──────── Entries supplied

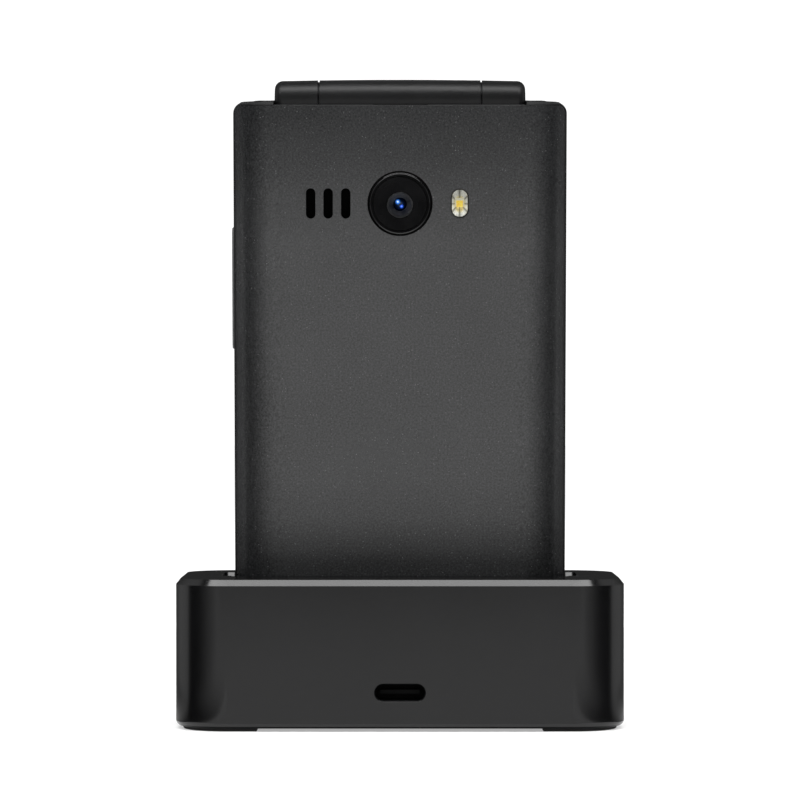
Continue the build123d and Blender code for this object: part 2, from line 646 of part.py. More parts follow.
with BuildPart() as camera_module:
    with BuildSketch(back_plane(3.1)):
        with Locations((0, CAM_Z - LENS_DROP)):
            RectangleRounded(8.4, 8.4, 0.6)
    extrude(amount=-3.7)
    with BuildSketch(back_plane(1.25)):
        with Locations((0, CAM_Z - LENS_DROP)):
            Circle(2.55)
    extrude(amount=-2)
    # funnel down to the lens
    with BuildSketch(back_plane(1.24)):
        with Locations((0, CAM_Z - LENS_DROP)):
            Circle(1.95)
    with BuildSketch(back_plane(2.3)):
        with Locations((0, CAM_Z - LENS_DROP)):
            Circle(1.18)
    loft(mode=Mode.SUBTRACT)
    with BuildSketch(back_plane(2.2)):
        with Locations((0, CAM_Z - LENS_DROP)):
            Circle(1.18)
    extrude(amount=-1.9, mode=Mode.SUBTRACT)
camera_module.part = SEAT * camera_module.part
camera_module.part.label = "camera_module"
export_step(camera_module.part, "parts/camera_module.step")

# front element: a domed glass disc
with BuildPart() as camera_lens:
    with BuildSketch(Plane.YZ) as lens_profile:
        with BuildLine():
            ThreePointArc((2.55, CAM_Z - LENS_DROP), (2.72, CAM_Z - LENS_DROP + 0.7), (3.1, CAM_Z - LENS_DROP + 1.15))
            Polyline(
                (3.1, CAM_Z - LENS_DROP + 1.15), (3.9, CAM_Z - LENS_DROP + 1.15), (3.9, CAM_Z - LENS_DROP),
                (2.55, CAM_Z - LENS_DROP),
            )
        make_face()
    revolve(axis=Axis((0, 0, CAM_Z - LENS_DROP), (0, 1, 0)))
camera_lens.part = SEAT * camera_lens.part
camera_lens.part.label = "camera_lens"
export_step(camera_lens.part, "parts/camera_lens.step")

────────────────
──────── Entries supplied

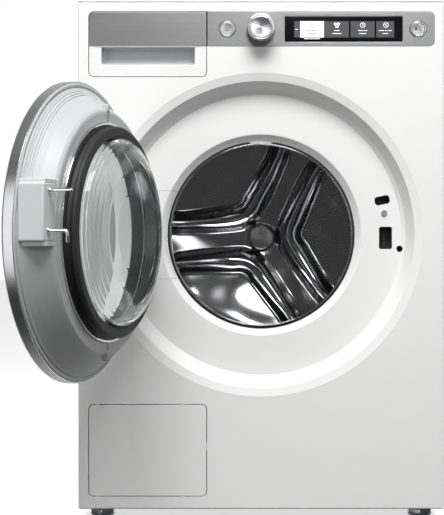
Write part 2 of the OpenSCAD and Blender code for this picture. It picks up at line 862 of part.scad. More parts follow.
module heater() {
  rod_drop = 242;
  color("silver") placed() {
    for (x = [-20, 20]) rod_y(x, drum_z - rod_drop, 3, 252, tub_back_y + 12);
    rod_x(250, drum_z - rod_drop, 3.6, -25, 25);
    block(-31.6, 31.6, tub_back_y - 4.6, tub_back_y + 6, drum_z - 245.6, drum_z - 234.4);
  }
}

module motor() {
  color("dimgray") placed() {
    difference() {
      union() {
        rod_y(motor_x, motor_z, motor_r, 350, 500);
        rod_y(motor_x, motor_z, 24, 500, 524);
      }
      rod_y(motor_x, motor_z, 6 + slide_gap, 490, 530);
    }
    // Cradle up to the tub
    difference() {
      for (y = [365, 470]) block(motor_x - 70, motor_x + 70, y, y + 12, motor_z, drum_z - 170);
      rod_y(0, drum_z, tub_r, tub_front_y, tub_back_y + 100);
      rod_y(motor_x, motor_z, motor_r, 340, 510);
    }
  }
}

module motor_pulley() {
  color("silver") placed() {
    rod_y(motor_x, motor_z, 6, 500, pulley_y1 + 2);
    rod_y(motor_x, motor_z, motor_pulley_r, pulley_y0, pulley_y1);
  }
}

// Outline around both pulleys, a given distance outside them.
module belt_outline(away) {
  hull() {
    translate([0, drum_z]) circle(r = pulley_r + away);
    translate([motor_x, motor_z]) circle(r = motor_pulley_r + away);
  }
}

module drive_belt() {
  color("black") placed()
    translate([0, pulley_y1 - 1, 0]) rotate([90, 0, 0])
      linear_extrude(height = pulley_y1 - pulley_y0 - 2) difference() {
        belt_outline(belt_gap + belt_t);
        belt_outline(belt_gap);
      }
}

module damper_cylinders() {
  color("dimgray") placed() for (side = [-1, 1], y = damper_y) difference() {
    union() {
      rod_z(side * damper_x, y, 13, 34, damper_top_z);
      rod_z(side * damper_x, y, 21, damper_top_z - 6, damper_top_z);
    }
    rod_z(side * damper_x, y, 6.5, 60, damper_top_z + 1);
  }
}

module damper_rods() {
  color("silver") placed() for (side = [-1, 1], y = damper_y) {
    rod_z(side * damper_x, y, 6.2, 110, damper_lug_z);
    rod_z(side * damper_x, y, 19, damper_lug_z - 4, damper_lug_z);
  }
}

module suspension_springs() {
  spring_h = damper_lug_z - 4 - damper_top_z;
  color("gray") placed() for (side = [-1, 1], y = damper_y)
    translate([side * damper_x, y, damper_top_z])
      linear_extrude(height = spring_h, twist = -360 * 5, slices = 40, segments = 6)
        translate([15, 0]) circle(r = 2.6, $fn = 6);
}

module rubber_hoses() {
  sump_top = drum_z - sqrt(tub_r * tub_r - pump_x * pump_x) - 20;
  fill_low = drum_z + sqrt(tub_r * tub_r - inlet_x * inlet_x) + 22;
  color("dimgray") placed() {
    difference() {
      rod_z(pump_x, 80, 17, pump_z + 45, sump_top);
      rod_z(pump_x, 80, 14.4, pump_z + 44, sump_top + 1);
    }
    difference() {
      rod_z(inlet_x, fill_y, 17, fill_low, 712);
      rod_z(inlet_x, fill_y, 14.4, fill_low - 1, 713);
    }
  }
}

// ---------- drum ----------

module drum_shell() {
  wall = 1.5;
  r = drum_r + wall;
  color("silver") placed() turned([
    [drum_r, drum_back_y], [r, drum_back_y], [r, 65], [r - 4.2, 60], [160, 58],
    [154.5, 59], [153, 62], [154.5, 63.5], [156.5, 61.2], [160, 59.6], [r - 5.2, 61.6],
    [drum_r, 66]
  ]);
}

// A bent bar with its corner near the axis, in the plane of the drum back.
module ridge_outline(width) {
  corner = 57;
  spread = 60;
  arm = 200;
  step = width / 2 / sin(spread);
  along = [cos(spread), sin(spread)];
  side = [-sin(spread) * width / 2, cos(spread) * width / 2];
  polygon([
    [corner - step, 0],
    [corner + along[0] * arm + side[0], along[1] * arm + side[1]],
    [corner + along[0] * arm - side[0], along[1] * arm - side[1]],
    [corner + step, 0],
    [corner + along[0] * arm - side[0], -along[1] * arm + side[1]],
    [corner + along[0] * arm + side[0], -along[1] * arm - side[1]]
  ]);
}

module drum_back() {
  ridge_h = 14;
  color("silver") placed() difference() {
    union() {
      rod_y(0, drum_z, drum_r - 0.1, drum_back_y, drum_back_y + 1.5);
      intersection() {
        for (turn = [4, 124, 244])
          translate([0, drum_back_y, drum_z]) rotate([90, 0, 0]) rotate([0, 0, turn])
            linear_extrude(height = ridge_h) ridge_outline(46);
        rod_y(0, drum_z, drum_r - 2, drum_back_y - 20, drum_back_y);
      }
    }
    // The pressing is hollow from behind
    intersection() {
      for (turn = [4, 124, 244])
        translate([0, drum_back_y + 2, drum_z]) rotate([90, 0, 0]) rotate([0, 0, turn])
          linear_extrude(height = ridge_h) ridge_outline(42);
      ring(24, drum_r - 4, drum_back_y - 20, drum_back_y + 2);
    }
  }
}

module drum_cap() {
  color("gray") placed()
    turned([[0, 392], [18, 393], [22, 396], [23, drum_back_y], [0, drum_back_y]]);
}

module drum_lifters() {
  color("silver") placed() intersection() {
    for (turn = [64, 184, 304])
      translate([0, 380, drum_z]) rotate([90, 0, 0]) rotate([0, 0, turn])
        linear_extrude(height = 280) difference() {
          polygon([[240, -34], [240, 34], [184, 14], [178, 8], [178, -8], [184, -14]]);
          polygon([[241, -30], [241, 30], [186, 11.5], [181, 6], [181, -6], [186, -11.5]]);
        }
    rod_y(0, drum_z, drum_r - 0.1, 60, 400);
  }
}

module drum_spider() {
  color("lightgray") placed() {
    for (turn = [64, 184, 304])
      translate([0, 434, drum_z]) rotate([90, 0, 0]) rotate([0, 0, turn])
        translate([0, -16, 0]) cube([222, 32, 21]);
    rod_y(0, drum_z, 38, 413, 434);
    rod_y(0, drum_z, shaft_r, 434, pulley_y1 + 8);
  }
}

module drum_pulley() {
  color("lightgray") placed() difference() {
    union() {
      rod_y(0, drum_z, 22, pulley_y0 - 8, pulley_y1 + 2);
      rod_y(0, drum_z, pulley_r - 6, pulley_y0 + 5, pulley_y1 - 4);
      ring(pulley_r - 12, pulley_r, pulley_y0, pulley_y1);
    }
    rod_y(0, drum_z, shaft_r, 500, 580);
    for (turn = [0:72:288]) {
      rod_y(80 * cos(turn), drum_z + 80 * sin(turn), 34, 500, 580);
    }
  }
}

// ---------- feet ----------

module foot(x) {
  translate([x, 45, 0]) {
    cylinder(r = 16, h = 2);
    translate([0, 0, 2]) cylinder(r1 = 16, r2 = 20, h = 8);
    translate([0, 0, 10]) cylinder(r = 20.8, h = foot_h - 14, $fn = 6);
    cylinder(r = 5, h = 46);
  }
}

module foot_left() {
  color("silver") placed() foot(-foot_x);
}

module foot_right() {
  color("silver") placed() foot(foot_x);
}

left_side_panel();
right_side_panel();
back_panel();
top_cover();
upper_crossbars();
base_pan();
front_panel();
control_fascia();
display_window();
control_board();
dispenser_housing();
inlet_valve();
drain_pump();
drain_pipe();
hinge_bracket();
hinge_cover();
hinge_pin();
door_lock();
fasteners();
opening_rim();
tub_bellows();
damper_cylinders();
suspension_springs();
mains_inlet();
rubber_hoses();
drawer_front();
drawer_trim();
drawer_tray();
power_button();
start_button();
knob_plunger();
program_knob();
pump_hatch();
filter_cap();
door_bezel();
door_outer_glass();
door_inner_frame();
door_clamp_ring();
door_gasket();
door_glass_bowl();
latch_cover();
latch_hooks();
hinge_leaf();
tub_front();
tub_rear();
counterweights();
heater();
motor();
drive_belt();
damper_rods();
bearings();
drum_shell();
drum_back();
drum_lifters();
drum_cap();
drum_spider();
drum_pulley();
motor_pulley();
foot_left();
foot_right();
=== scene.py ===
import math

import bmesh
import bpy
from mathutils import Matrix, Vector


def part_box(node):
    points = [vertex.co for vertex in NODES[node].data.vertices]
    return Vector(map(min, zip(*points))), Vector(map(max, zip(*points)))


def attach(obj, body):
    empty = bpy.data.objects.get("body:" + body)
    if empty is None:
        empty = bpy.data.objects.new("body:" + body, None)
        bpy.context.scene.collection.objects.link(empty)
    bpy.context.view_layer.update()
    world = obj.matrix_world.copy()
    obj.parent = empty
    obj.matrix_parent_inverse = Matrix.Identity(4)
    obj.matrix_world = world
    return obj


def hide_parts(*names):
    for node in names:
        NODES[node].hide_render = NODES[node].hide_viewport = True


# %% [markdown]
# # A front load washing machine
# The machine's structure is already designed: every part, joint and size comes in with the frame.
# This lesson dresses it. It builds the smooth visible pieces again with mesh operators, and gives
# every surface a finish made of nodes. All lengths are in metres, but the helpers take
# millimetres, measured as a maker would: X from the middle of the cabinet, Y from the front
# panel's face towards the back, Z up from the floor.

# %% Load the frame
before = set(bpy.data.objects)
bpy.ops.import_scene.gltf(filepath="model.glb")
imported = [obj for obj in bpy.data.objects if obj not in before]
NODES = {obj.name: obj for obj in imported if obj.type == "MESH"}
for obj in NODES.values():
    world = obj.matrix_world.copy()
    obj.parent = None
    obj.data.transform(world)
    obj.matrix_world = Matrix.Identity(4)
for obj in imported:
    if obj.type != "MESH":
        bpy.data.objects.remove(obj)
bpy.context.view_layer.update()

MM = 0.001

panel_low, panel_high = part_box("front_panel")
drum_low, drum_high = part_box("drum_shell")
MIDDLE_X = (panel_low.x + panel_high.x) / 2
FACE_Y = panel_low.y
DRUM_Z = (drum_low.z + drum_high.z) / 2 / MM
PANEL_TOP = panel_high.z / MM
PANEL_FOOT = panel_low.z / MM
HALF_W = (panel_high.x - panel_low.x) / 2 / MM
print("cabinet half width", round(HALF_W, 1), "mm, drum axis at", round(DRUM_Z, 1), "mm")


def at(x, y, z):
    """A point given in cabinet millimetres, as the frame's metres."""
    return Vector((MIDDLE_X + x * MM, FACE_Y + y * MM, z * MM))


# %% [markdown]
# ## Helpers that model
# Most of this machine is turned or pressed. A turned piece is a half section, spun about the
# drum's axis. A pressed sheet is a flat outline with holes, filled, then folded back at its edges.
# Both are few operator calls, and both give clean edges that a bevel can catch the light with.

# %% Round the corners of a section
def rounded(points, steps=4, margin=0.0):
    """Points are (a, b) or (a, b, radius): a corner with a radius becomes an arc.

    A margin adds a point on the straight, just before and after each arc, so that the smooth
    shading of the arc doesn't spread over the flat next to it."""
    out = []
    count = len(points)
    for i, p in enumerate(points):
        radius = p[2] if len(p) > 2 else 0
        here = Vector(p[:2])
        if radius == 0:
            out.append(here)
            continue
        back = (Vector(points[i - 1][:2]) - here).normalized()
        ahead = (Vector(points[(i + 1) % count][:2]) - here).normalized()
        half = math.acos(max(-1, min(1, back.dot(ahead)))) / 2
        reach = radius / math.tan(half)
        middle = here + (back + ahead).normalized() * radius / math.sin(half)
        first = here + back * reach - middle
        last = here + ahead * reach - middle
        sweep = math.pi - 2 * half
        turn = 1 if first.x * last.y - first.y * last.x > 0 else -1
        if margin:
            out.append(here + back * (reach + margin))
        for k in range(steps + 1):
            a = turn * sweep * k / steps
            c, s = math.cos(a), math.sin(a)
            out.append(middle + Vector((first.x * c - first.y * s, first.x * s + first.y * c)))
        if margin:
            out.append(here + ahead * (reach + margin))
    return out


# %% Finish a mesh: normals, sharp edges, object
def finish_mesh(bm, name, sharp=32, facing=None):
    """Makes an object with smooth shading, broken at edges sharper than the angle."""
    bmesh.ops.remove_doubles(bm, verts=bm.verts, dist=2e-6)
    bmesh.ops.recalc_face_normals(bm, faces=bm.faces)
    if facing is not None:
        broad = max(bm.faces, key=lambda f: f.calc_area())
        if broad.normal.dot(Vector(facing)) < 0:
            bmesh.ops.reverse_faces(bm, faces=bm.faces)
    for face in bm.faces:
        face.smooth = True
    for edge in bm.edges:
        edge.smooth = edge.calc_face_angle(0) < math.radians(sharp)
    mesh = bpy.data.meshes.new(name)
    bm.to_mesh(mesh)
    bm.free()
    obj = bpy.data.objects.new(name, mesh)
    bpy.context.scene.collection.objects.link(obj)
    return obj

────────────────

> [Your goal] Return every line of the preceding records in which the word "follow" appears.

> [Exercise answer]
Continue the build123d and Blender code for this object: part 2, from line 646 of part.py. More parts follow.
Write part 2 of the OpenSCAD and Blender code for this picture. It picks up at line 862 of part.scad. More parts follow.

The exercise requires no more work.